Recipe 2: Buffalo Mac and Cheese

Buffalo mac and cheese is essentially the dip recipe in pasta form — the cream cheese and cheddar base from buffalo chicken dip applied to macaroni. It's rich, spicy, and deeply satisfying.

Prep Time 10 min
Cook Time 20 min
Servings 6 as a side, 4 as a main

Ingredients

  • 12 oz elbow macaroni or cavatappi
  • 4 tablespoons butter
  • 1/4 cup all-purpose flour
  • 2 cups whole milk, warm
  • 4 oz cream cheese, softened
  • 2 cups sharp cheddar, shredded
  • 1 cup Monterey Jack, shredded
  • 1/3 cup Frank's RedHot Buffalo Wing Sauce
  • 1 teaspoon garlic powder
  • 1/2 teaspoon dry mustard powder
  • Salt and pepper
  • Optional: 1 cup cooked shredded chicken
  • Optional: 1/4 cup blue cheese crumbles for topping

Method

  1. Cook macaroni al dente. Drain.
  2. In a large saucepan, melt butter over medium heat. Whisk in flour and cook 2 minutes (makes a roux).
  3. Gradually whisk in warm milk, adding slowly to prevent lumps. Cook 4–5 minutes, whisking constantly, until sauce thickens.
  4. Reduce heat to low. Add cream cheese, stirring until melted and smooth.
  5. Remove from heat. Add cheddar and Monterey Jack, stirring until melted.
  6. Stir in buffalo sauce, garlic powder, mustard, salt, and pepper.
  7. Fold in cooked pasta (and chicken if using). Stir to coat.
  8. Serve immediately. Optionally, top with blue cheese and extra hot sauce.

Tips

  • Dry mustard powder is a classic mac and cheese enhancement — it amplifies the cheese flavor without tasting like mustard.
  • For baked buffalo mac: transfer to a baking dish, top with breadcrumbs mixed with butter, bake at 375°F for 20 minutes until golden.

Recipe 3: Lighter Olive Oil Buffalo Pasta

For a lighter version without cream or cream cheese, an olive oil base works with buffalo sauce — but requires a different technique to prevent graininess:

Cook 12 oz pasta. Reserve 3/4 cup pasta water. Drain. In a large bowl (not a hot pan), whisk together 1/3 cup buffalo sauce, 2 tablespoons olive oil, 1 tablespoon pasta water. The starchy pasta water helps emulsify the oil and vinegar from the buffalo sauce.

Add hot pasta to the bowl and toss immediately. The pasta's heat and starch complete the emulsification. Add pasta water as needed to loosen. Top with grilled or shredded chicken, fresh parsley, and Parmesan.

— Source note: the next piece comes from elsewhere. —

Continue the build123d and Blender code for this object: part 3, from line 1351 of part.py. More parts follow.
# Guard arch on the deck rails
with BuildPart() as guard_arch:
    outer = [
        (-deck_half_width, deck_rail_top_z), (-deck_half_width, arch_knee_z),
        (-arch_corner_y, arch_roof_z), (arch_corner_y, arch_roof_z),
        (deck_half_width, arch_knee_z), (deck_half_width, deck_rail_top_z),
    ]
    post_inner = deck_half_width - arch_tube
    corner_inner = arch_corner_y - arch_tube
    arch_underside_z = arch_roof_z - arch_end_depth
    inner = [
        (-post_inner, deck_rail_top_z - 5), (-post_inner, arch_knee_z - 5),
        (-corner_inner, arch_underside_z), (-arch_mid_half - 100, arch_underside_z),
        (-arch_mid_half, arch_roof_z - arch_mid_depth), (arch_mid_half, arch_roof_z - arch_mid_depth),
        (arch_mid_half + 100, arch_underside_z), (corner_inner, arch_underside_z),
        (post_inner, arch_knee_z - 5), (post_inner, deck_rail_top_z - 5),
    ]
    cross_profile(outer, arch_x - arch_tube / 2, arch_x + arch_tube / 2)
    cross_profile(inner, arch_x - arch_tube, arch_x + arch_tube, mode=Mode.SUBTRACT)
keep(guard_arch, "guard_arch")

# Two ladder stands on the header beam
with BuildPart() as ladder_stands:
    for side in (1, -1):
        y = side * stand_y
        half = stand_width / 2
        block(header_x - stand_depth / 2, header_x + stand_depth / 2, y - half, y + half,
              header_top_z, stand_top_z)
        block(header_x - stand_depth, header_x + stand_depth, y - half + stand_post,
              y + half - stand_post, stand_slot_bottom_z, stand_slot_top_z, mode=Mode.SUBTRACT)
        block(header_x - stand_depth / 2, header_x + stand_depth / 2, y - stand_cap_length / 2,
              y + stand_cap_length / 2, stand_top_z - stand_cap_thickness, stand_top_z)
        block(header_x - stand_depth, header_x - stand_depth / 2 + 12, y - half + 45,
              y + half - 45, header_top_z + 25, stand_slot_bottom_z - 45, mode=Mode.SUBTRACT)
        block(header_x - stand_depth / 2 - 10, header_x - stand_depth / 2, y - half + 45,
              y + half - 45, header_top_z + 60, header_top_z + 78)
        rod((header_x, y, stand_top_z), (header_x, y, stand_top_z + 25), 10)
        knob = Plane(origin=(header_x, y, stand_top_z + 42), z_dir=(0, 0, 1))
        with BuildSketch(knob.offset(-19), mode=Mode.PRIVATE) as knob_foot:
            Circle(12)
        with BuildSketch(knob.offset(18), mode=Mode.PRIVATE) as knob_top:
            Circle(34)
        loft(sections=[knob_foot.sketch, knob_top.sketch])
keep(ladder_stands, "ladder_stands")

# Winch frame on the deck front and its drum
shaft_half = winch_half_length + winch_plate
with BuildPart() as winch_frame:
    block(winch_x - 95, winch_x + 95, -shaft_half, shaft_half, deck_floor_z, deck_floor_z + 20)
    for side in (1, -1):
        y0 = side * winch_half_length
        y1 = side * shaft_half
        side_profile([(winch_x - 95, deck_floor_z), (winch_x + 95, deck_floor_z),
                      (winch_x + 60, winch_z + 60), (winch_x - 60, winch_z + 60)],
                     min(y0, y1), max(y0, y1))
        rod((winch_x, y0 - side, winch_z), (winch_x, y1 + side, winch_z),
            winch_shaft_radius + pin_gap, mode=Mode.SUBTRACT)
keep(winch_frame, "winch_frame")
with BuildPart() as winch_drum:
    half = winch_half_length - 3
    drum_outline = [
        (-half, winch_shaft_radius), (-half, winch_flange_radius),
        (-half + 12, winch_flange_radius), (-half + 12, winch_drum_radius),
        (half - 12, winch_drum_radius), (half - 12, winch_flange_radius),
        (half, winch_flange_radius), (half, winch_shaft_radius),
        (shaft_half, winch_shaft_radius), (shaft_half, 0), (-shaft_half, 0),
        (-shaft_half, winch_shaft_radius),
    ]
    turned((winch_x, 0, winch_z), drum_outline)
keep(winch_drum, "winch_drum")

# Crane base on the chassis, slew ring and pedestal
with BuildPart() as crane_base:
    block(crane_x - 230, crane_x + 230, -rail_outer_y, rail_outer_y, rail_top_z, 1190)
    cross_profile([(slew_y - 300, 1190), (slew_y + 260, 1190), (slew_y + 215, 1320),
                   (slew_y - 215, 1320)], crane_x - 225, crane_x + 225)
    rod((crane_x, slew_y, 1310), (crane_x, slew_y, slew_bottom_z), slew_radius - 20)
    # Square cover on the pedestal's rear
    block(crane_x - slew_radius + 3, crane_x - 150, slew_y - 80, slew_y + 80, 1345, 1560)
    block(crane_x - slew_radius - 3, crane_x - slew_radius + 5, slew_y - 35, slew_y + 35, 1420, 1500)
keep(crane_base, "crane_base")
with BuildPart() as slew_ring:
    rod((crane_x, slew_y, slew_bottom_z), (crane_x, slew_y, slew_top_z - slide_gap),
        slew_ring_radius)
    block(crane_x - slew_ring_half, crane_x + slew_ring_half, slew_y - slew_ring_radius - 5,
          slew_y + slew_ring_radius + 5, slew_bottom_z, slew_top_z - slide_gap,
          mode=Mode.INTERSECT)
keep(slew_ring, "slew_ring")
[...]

This version is noticeably tangier and spicier (no cream to buffer) but works well for a quick weeknight meal. Total active time: 15 minutes.

💡 Toppings That Finish Buffalo Pasta

The same accompaniments that work with buffalo wings work as pasta toppings: crumbled blue cheese (or ranch dressing drizzled on top), sliced green onions for freshness, chopped celery for crunch, and extra buffalo sauce for those who want more heat. Avoid heavy bread toppings that compete with the sauce's brightness.

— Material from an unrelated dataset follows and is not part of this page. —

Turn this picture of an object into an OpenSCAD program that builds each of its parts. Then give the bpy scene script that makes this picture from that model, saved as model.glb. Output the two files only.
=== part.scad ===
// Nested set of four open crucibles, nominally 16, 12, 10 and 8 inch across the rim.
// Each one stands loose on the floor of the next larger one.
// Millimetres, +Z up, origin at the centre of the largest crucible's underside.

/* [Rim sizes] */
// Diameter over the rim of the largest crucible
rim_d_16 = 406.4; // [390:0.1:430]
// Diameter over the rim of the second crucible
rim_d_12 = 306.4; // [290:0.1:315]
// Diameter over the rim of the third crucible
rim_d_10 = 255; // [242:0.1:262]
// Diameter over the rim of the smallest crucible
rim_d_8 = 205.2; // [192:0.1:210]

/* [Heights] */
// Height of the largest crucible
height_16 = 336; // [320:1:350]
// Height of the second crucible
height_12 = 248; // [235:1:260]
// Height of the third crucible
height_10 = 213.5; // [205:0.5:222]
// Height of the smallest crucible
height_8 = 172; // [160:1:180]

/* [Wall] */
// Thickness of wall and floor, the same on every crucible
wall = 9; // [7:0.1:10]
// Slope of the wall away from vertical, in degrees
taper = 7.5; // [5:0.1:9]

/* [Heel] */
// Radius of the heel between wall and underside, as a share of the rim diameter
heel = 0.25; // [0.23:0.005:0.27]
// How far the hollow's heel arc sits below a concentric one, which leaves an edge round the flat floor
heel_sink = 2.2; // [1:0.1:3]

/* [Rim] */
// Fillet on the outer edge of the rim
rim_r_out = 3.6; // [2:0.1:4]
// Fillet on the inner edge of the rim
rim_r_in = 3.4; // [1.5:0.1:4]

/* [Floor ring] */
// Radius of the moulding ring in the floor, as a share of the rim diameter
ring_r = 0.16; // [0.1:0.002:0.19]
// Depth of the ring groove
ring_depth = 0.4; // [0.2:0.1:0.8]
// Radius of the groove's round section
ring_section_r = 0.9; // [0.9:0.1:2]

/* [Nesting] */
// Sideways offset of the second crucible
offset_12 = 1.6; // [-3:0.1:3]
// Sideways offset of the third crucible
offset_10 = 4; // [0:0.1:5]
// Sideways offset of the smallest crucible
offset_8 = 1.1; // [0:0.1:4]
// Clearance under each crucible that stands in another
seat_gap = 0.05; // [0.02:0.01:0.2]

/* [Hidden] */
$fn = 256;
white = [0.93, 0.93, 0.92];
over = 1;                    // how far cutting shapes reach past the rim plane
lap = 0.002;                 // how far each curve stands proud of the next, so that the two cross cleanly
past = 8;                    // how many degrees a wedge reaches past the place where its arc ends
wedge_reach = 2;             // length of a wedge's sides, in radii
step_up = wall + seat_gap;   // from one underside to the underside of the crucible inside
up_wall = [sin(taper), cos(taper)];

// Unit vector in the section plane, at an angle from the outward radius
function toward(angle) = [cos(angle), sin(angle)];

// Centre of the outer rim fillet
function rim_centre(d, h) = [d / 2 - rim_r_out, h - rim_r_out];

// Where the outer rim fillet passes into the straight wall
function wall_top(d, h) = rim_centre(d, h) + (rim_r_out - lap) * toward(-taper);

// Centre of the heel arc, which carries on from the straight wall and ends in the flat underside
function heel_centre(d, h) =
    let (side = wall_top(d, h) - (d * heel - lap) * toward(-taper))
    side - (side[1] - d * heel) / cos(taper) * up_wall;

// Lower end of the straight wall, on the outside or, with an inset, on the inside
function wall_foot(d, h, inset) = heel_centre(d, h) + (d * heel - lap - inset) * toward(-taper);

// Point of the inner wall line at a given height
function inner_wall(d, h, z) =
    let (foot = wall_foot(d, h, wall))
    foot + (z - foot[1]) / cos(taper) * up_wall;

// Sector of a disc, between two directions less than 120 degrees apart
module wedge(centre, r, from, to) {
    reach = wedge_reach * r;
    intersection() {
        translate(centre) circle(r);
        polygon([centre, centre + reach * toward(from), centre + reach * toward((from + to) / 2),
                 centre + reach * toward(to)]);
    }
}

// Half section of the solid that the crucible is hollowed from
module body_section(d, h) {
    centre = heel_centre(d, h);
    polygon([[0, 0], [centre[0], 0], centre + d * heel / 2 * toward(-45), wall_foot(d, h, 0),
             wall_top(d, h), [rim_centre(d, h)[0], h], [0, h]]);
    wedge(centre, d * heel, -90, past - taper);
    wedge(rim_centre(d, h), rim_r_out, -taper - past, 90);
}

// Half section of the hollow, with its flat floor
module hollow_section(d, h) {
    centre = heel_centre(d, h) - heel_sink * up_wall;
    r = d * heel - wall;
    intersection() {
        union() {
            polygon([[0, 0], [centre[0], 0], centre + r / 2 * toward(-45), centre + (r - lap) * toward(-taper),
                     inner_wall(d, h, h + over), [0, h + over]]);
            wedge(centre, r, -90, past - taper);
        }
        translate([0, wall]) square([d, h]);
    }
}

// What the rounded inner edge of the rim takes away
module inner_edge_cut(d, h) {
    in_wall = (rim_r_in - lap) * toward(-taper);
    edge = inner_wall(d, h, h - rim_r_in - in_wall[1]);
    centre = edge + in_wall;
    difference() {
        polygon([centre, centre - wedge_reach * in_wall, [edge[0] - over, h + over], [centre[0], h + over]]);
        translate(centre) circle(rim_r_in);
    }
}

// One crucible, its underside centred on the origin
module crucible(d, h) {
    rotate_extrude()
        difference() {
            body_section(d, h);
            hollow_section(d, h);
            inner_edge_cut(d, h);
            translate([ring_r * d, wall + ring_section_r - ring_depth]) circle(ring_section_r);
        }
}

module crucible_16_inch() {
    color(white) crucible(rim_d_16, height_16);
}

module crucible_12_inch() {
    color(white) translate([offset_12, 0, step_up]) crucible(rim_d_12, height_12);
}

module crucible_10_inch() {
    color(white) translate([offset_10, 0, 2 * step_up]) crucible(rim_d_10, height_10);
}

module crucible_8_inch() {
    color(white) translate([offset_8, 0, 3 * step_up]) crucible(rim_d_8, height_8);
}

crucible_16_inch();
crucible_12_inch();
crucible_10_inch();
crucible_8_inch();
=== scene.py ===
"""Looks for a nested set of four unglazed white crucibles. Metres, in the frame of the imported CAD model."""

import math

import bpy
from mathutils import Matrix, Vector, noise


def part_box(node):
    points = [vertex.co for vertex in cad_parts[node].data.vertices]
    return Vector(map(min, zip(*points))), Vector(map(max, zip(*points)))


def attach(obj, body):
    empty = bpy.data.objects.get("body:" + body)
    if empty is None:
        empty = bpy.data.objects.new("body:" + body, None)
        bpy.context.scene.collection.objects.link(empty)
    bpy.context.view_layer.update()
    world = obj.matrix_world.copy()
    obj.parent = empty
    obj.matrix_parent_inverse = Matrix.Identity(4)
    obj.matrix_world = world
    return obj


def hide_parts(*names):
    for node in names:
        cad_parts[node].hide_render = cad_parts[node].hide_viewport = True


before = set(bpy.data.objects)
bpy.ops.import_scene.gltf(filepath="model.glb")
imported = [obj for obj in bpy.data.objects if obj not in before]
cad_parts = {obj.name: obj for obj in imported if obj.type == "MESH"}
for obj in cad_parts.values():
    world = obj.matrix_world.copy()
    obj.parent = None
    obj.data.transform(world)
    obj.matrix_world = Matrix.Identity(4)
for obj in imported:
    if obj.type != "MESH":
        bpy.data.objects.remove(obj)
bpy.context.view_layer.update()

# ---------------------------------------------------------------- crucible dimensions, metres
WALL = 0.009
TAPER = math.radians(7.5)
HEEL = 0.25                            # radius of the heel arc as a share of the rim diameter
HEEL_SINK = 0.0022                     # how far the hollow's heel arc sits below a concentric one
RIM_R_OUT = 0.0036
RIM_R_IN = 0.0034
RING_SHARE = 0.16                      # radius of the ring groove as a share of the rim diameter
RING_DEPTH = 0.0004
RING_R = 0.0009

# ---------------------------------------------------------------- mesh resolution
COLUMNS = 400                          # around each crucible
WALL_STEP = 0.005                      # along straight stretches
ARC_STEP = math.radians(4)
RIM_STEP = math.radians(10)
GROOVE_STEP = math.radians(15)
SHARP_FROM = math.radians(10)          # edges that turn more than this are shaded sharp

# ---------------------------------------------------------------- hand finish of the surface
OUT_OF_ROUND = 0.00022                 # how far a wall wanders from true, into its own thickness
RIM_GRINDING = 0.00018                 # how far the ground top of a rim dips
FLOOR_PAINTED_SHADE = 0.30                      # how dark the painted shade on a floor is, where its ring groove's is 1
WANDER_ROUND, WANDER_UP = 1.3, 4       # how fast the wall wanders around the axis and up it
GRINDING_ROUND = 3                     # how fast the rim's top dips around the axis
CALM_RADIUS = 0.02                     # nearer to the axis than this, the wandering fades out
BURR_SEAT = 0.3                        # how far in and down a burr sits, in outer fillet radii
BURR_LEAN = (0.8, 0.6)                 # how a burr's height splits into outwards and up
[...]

Frequently Asked Questions

Yes. Ranch adds creamy cooling without the funk of blue cheese — good for people who don't like blue cheese. Add 2 tablespoons of dry ranch seasoning packet to the pasta sauce instead of blue cheese for a more integrated ranch flavor throughout. Drizzle fresh ranch dressing on top for a finishing cooling element.